Brad: What many business owners do not know about this question is there are several options beyond just putting the business up for sale. Another issue many business owners do not realize is no matter what decision is made, a taxable event will occur and some simple planning can mean the difference between going broke (in extreme circumstances) and having a large windfall.

Some possible options include:

  • Sale to a third party
  • Sale to employees, including an ESOP
  • Sale or gift to family members
  • Sale or gift to a trust
  • Liquidation of assets

All of these options should be considered by the business owner, and the best option is the one that meets the business owners personal needs or goals, but again do not forget any decision will result in a taxable event and simple planning can make all the difference.

 

Tina: What are your comments regarding the language in buy-sell agreements pertaining to the value of the business, or getting the business appraised in the future in the event of a potential issue?

Brad: The majority of the language of a buy-sell agreement should be left to your attorney, however details as to determining the value of the company need to be addressed by BOTH an attorney and a qualified business appraiser. I would say nearly all the buy-sell agreements we have seen are vague and/or silent as to the methods, standard of value, application of valuation discounts, and valuation date, which are all critical points that need to be specifically addressed in every buy-sell agreement.

One point to keep in mind is that including a formula as to how the business value will be calculated is considered irrelevant for tax related transactions, and can even be considered irrelevant for court cases, whereas Fair Market Value is all that is relevant for tax purposes and statutory definitions of Fair Vale and Fair Market Value are all that is relevant for most court cases.

I would say nearly all the buy-sell agreements we have seen are vague and/or silent as to the methods, standard of value, application of valuation discounts, and valuation date, which are all critical points that need to be specifically addressed in every buy-sell agreement.

Tina: When does a business need a buy-sell agreement? Is this a common issue you encounter? If so, what advice do you have for business owners?

Brad: Unfortunately, many businesses we have valued over the years do not have any sort of buy-sell agreement in place. And the businesses that do have a buy-sell agreement in place lack many of the important considerations that need to be addressed in the event of buy-out. Every business with more than one shareholder should have a buy-sell agreement signed, dated, and fully enforceable. The existence of a buy-sell agreement will alleviate many of the problems that inevitably occur when a shareholder desires to terminate his relationship with the company, or if a shareholder dies and the company must now deal with his estate.

 

Tina: What happens if I need to, but cannot afford to, buy out one of my owners?

Brad: Depending upon the circumstances of the buy-out you may want to consider having key-man life insurance or disability insurance in place should the need arise. There are many buy-out structures that can be implemented, which is why making sure the terms of the buy-out are addressed in your buy-sell agreement is very important.

 

Tina: Should I have my financial statements audited if I am thinking about selling my business?

Brad: Audited financial statements are not required to be able to sell your business.
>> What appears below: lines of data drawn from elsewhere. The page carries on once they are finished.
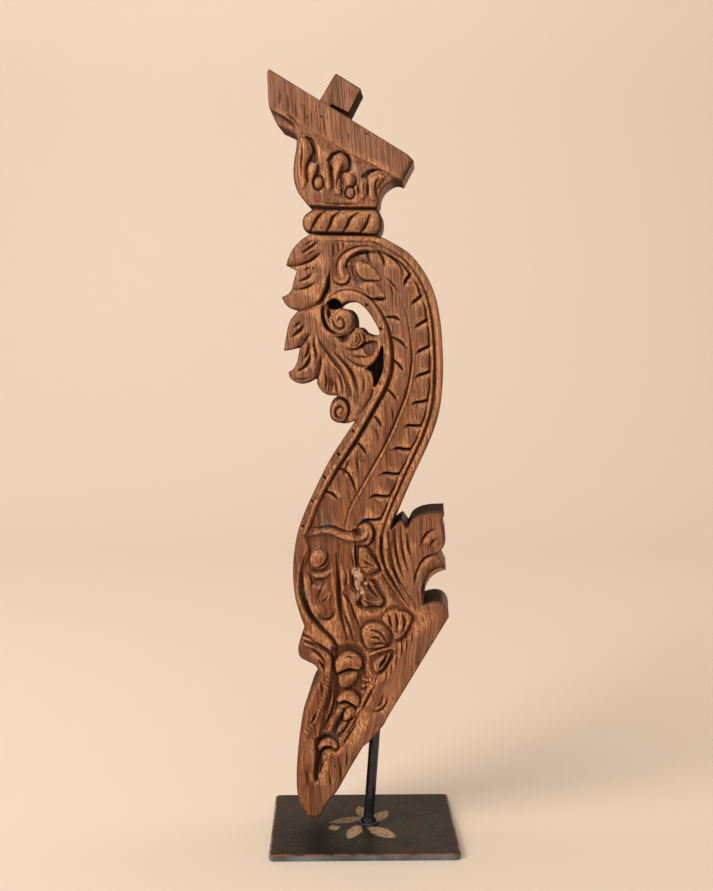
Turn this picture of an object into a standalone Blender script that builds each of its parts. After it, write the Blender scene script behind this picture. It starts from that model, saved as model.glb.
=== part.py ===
"""A carved wooden balcony bracket on its display stand, modelled in metres with +Z up.

One solid of timber, carved on the face at -Y and more plainly on the one at +Y, hangs on a leaning
steel rod over a steel plate. The origin is the middle of the plate's underside.
"""

import math

import bmesh
import bpy
import numpy as np
from mathutils import Matrix, Vector
from mathutils.geometry import delaunay_2d_cdt

# The wood.
BRACKET_HEIGHT = 0.6892
BRACKET_THICKNESS = 0.064
BRACKET_TURN = math.radians(-4.5)
TIP_GAP = 0.0142
TENON_WIDTH = 0.0294
TENON_LENGTH = 0.0284
TENON_TAPER = 0.0024
TENON_THICKNESS = 0.038
TENON_SETBACK = 0.012
TENON_ROOT = 0.010
TENON_BEVEL = 0.0009
KERF_START = 0.0105
KERF_LOW = -0.0006
KERF_NEAR_HEIGHT = 0.0038
KERF_FAR_HEIGHT = 0.0058
KERF_DEPTH = 0.006
# The stand.
PLATE_WIDTH = 0.175
PLATE_DEPTH = 0.140
PLATE_THICKNESS = 0.006
PLATE_CORNER = 0.005
PLATE_BEVEL = 0.0009
ROD_DIAMETER = 0.010
ROD_LEAN = math.radians(4.0)
ROD_FOOT = 0.0047
ROD_IN_WOOD = 0.070
FLARE_DIAMETER = 0.0135
FLARE_HEIGHT = 0.009
RING_DIAMETER = 0.020
RING_HEIGHT = 0.0028
# Touching pieces keep this gap.
CLEARANCE = 0.0003
# How finely the faces are carved, in drawing millimetres, and the triangles that are kept.
FRONT_STEP = 2.5
BACK_STEP = 3.4
KEPT_TRIANGLES = 7600

# The drawing: the bracket's side view in millimetres, u to the right and w up from the plate's
# underside. Each stretch has the radius of its worn or carved front edge, then its points: a smooth
# curve passes through them, and two stretches meet at a corner.
DRAWN_TIP = 20.2
DRAWN_HEIGHT = 689.2
DRAWN_THICKNESS = 64.0
TOP_SLOPE = [(-87.2, 709.4), (36.0, 634.2)]
S_BACK = [
    (8.6, 564.4), (20.0, 558.6), (36.8, 548.4), (49.8, 533.4), (59.8, 513.7), (65.3, 491.2),
    (67.9, 464.1), (68.5, 438.2), (65.6, 407.6), (58.2, 382.9), (42.9, 348.8), (30.0, 318.2),
    (23.0, 299.0),
]
WALL_FACE = [(75.6, 216.8), (18.8, 119.4)]
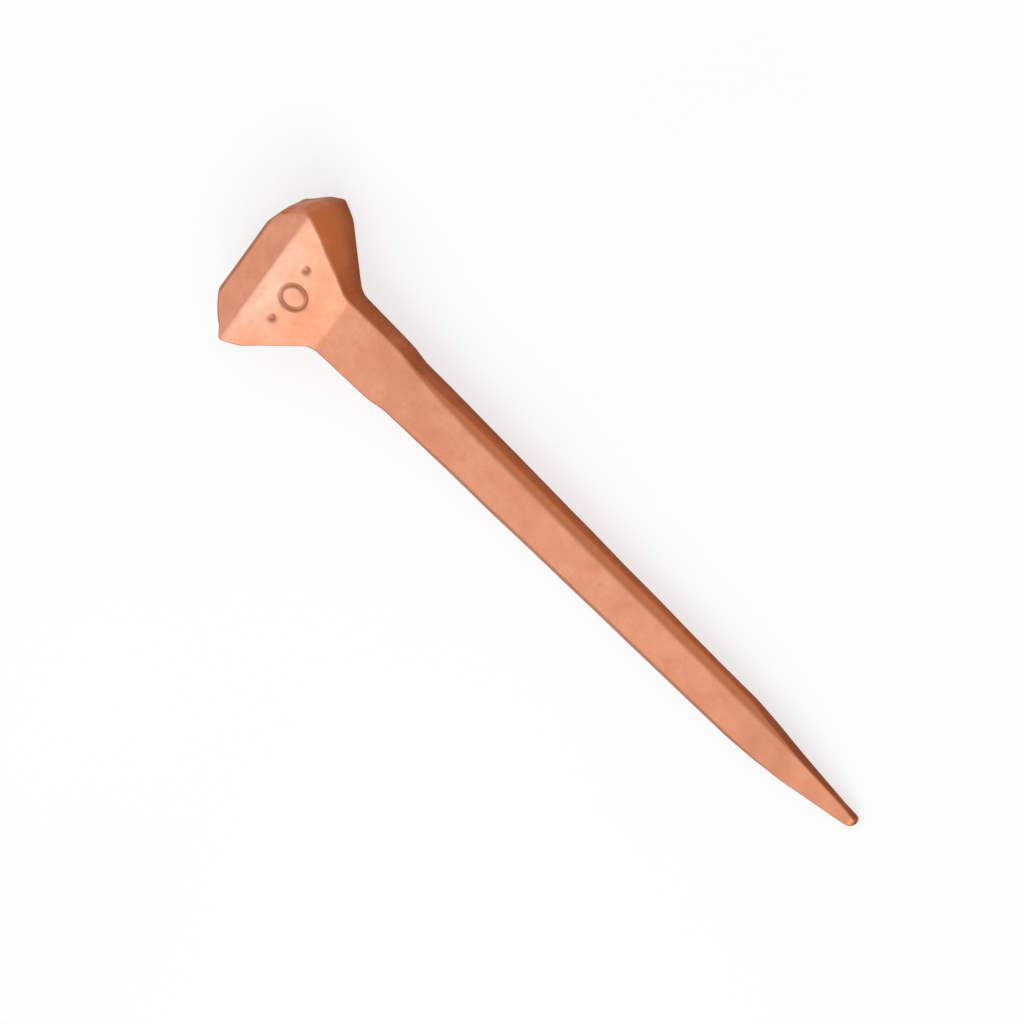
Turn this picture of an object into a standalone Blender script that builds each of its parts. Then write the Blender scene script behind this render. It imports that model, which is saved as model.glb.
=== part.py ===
"""A copper-coated horseshoe nail, lying on its back.

+X is the driving direction, from the head towards the point, and +Z is the nail's front, which has
the bevel of the point. The nail is symmetric about the plane Y = 0. The origin is halfway along it,
on the surface that it lies on, which the back of the head and the back of the tip touch.

The forging is a row of cross-sections, each a rectangle with its corners cut off, joined by straight
faces. The steel core and both sides of its copper plating are made from the same row.
"""

from collections import namedtuple

import bmesh
import bpy

MM = 0.001

# at: distance from the tip. width: across the nail. front and back: heights of those two faces above
# the back of the shank. corner: size of the cut at the two front corners. All in millimetres.
Section = namedtuple("Section", "at width front back corner")

CROWN_TOP = Section(at=51.0, width=7.1, front=2.35, back=-0.7, corner=0.3)
LAND_TOP = Section(at=49.65, width=10.0, front=3.0, back=-0.85, corner=0.35)
GIRDLE = Section(at=49.0, width=10.4, front=3.35, back=-0.8, corner=0.1)
FLARE_END = Section(at=47.8, width=9.4, front=3.0, back=-0.64, corner=0.1)
FLARE_START = Section(at=45.3, width=4.95, front=2.25, back=-0.28, corner=0.1)
NECK_FILLET = Section(at=44.7, width=4.2, front=2.05, back=-0.18, corner=0.1)
NECK = Section(at=44.15, width=4.0, front=1.88, back=-0.1, corner=0.1)
SHOULDER_TOP = Section(at=41.2, width=3.92, front=1.71, back=-0.1, corner=0.1)
SHOULDER_MIDDLE = Section(at=39.7, width=3.82, front=1.66, back=-0.1, corner=0.1)
SHOULDER_END = Section(at=38.6, width=3.48, front=1.63, back=-0.1, corner=0.12)
CORNER_GROWS = Section(at=36.4, width=3.48, front=1.65, back=-0.08, corner=0.26)
SHANK_TOP = Section(at=33.5, width=3.52, front=1.61, back=0.0, corner=0.42)
SHANK_MIDDLE = Section(at=22.0, width=3.27, front=1.32, back=0.0, corner=0.47)
BEND_START = Section(at=13.0, width=3.03, front=1.02, back=-0.02, corner=0.44)
POINT_START = Section(at=9.3, width=2.88, front=0.91, back=-0.18, corner=0.4)
POINT_MIDDLE = Section(at=7.6, width=2.52, front=0.8, back=-0.24, corner=0.25)
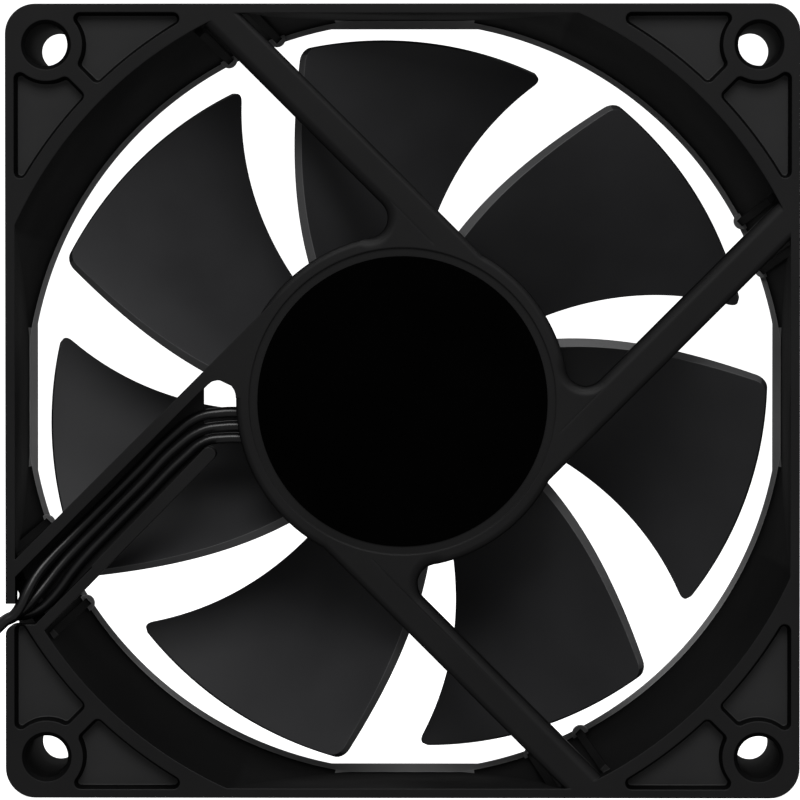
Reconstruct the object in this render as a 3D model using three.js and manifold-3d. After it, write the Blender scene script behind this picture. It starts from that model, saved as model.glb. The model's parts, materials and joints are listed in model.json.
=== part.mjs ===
// A 92 mm brushless case fan with a three wire lead.
//
// The fan is drawn lying in a frame of its own: X to the right and Y up as seen from the exhaust side, and Z along
// the airflow, with the intake face at Z = 0 and the exhaust face at Z = DEPTH. The fan group is then stood on its
// lower side, so that the exhaust face looks along -Y and the object stands on Z = 0. The leads outside the frame are
// drawn standing. All sizes are in millimetres.
import * as THREE from 'three';
import { mergeVertices } from 'three/addons/utils/BufferGeometryUtils.js';
import Module from 'manifold-3d';

const QUARTER = Math.PI / 2;
const wasm = await Module();
wasm.setup();

// Frame moulding
const SIDE = 92;
const DEPTH = 25;
const CORNER_R = 3.5;
const HOLE_OFFSET = 82.5 / 2;
const HOLE_R_EXHAUST = 2.44;
const HOLE_R_INTAKE = 2.15;
const HOLE_CHAMFER = 0.45;
const FLANGE_T = 4;
const THROAT_R = 44.77;
const THROAT_FLAT = 43.9;
const LEDGE_R = 45.4;
const LEDGE_Z = 1.6;
const MOUTH_R = 1.2;
const OPENING_R = 49.3;
const OPENING_FLAT = 44.9;
const DUCT_WALL = 1.4;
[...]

For some businesses, audited statements could really be a waste of money. For some businesses, just having the balance sheet audited or certain accounts audited, such as accounts receivable or inventory audits, may provide enough security to a potential buyer.

 

Tina: I am selling my business; will I be responsible for financing the sale?

Brad: Not necessarily, and in fact your accountant may suggest financing structures which are more tax advantageous. The right financing for the transaction would be determined on a case-by-case basis.

 

Tina: Why does it cost so much and take so long to have my business appraised? What are the benefits of having my business appraised?

Brad: These questions are all relative. Some firms charge $2,500 for a valuation and can get the job done in a week, while some firms charge $50,000 and need months to complete the valuation. The most important factors that need to be considered when choosing a valuation professional to appraise your business include:

  • Credentials, does the appraiser hold certifications that are generally recognized as credible and are those credentials relevant to the valuation.
  • Experience, how long has the appraiser been appraising businesses, how many valuations has the appraiser performed, has the appraiser performed valuations of companies with similar operations as mine, does the appraiser have expert testimony experience;
  • References/Credibility, a good appraiser should be able to offer you references and or sample reports to illustrate the level of due diligence the appraiser performs. A good appraiser also needs to be able to deliver an independent work product, similar to an auditor and appraiser has standards that need to be meet to ensure an ethical, independent work product;
  • Timeline, depending upon the purposes of the valuation the time it takes to complete the engagement may vary slightly, however don’t be afraid to ask what the expected timeline for completion is and question the process if the proposed timeline seems outlandish. I would say most quality appraisals can be completed within 4 to 6 weeks from the time the financial information is received by the appraiser; and
  • Pricing, based upon my direct experience working for several different firms, as well as seeing fees charged by other valuation professionals it is sad to that you do not always “get what you pay for.” I recently reviewed a valuation in which the firm charged $120,000 for a project that I felt was lacking sufficient due diligence, and yet I have seen valuations which cost $10,000 that were very thorough and would hold up in a court of law.

The right financing for the transaction would be determined on a case-by-case basis.

Tina: Do you have any other tips of advice for anyone buying, selling or appraising a business?

Brad: If you are involved in buying or selling a business make sure you:

  • Have the business appraised by a qualified, independent appraiser;
  • Talk with your accountant, financial advisor, and attorney and maintain their involvement throughout the process; and
  • Make sure you are comfortable with the transaction; there is no such thing as a dumb question!

If you are appraising a business make sure you are qualified to perform the valuation and maintain your compliance with the applicable standards of your credentials. Regardless of the purpose of the valuation, perform the appropriate amount of due diligence and make sure your valuation report would be up-held in a court of law. If the report could not stand up to opposing criticisms, the report is probably not to the quality your clients deserve.